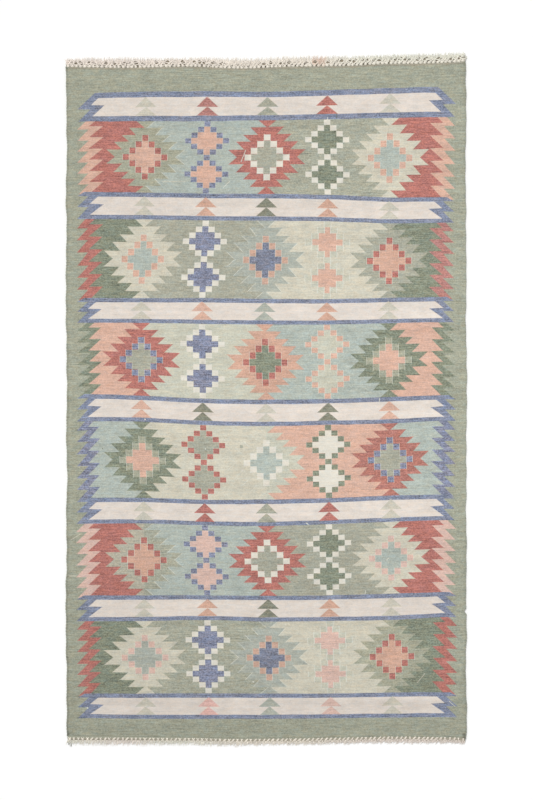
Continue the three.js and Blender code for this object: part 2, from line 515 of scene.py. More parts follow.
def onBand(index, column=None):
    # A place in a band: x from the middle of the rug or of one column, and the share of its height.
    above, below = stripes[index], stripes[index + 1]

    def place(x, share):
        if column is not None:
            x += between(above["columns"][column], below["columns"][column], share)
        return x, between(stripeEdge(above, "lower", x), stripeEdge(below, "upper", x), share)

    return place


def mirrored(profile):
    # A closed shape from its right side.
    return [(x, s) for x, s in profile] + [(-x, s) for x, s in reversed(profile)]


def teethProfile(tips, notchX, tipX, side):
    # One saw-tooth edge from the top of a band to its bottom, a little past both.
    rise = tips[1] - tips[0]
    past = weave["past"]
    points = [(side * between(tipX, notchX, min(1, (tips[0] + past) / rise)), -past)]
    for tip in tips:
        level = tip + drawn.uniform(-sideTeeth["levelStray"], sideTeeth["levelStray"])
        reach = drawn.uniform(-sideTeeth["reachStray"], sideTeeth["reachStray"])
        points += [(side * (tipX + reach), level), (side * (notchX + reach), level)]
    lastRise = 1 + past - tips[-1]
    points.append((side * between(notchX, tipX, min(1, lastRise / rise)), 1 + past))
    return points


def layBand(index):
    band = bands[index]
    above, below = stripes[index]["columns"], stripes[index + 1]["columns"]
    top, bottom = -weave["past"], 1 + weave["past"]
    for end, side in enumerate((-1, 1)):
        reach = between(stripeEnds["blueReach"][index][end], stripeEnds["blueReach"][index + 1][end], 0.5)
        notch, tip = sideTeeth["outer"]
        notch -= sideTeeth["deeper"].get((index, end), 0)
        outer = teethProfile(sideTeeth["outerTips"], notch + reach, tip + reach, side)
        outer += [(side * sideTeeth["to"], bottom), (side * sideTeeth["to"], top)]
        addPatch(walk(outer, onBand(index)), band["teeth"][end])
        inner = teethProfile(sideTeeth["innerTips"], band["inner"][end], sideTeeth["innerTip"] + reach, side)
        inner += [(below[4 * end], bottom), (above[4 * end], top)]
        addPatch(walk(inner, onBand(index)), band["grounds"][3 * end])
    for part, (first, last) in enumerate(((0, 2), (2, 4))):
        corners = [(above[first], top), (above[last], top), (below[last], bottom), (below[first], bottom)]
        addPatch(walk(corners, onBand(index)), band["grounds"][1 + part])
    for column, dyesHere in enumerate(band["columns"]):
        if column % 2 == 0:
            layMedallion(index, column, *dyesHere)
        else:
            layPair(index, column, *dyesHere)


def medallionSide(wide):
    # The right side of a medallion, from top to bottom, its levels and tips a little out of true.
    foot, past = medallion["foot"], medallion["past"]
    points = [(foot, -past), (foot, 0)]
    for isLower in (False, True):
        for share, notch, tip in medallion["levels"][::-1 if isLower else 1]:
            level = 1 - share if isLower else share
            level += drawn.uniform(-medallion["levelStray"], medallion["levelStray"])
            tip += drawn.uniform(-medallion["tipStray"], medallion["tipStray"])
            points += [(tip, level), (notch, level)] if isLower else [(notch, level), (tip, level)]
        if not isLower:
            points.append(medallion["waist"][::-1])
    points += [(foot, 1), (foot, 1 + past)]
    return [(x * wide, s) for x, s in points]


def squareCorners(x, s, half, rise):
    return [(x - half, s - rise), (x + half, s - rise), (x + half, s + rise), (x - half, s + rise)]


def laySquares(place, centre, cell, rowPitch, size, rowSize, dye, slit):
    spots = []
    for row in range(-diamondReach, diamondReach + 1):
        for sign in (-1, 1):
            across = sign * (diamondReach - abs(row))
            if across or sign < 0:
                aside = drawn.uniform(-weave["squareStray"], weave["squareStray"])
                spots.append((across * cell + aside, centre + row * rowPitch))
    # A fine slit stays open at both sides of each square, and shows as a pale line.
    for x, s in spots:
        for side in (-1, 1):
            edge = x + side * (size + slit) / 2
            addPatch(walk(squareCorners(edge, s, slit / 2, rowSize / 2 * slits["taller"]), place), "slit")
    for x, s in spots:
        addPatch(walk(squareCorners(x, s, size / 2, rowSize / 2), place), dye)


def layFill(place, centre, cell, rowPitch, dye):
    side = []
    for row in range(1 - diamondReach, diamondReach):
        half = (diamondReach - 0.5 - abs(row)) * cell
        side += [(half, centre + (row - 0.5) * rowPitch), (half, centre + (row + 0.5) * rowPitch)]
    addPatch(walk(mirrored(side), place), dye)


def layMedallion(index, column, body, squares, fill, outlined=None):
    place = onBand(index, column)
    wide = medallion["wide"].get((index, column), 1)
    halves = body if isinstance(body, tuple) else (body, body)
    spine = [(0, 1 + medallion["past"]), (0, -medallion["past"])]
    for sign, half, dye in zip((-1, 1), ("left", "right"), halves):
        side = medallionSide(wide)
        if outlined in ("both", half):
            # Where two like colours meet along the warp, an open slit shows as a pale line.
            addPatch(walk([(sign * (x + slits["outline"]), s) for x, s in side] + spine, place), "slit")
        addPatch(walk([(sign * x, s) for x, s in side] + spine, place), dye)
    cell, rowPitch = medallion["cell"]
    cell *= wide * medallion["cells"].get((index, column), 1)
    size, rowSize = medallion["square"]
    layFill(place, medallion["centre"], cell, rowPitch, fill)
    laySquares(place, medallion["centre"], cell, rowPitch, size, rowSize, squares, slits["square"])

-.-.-

The request
Copy out every line of the material above that mentions the word "from".

Answer for the task
Continue the three.js and Blender code for this object: part 2, from line 515 of scene.py. More parts follow.
    # A place in a band: x from the middle of the rug or of one column, and the share of its height.
    # A closed shape from its right side.
    # One saw-tooth edge from the top of a band to its bottom, a little past both.
    # The right side of a medallion, from top to bottom, its levels and tips a little out of true.